The Doctor is right confused about this whole thing, especially once the real Fifth Doctor vworps in three quarters into the story, sent there by the Time Lords because they got a distress call from "him". Five explains that when Omega made another copy of his body after Amsterdam, bits of the Doctor's memory came with it. And basically, Omega is completely insane now, making funny voices at himself, thinking he's both the Doctor and Omega, sending out distress calls to Gallifrey and ripping off people's hands.

Omega, coping with extreme Loss of Identity and really just wanting to go home and live happily ever after with Sentia, reveals the reason he became an exile from Gallifrey. During the big interstellar coup that he staged together with Rassilon, he made the choice to commit genocide in order to secure a planet. Vandekirian was never treacherous — he only tried to save those people. And when Omega was exiled, Rassilon — Opinion Flip-Flop — praised his old friend in order to move up in Time Lord society, clearing Omega's name. Also, Omega eventually reveals that as a student, he was the one who inspired the bedtime story of Peylix... because he was Peylix, and the story was more mundane than any of Gallifrey's high and epic tales.

Omega reveals his past genocide to Sentia, who doesn't even care. This seriously shocks Omega, who has been suffering intense guilt over the act and tears into Sentia for being okay with living her life with a mass murderer. But none of that matters in the end, because as Five reveals, Omega's genocide never happened... it was the Doctor who (accidentally) killed that race, and his memories have seeped into Omega's consciousness because of the clone body. No matter what Omega actually did during the dawn of Time Lord society, it wasn't that.

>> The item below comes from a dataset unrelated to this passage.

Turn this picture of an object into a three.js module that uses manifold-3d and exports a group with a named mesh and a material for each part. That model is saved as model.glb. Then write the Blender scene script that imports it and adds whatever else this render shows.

Unfortunately, this revelation doesn't help matters. Omega flies off in a rage, and finds that Sentia has succumbed to the instabilities that plague the sector of space. Considering herself Vandekirian, she sends Omega's ship back into the black hole to end everything with a bang as the TARDIS leaves. Immediately afterwards, someone from the Celestial Preservation Agency vworps in and kindly asks the Doctor not to tell anyone what happened. Not to preserve Omega's reputation — Omega is a joke to Time Lord society at that point — but to preserve the Doctor's reputation, who in the future will be seen as a hero. Five understands that he and Omega really are similar, and that legends just don't tend to reflect the truth. Daland, the sole surviving witness, is taken away by the Celestial Preservation Agency and offered a cushy job as a Doctor re-enactor.

Tropes

  • Energy Being: The Scintillans, which caused the Doctor to accidentally murder their entire race because he couldn't see them.
  • Evil Sounds Deep: Omega puts on a deep booming voice half the time, and sounds like Peter Davison when he thinks he's the Doctor.
  • Fan Wank: Mentioned by someone In-Universe that it's nonsensical and people should just shut up.
  • Foreshadowing: Released in between "Neverland" and "Zagreus", this episode showed us the sheer extent of Rassilon's political manipulation tricks.
    • Also, one of the actors on the cruise casually plays Zagreus. Counts as Trolling Creator, since he was billed prominently as such in the credits, while the fans were waiting for a year and a half already at this point for the Zagreus cliffhanger to resolve itself. He has one line.
  • Take That!: "You've gone from a power crazy monster to talking like an American?"
  • The Reveal: The Doctor is really Omega, and he's responsible for the murders.
  • Unreliable Narrator: Through most of the narrative, the audience is given bits and pieces of Omega's past, including aspects of how he got his moniker, his relationship with Rassilon and even why his ship ended up going into the anti-matter universe. However, in the last fourth we learn that Omega has been suffering from a very confused mind owing to inheriting the Doctor's psychic imprint alongside his body. This throws everything we have heard into doubt, as not even Omega himself is sure what happened anymore.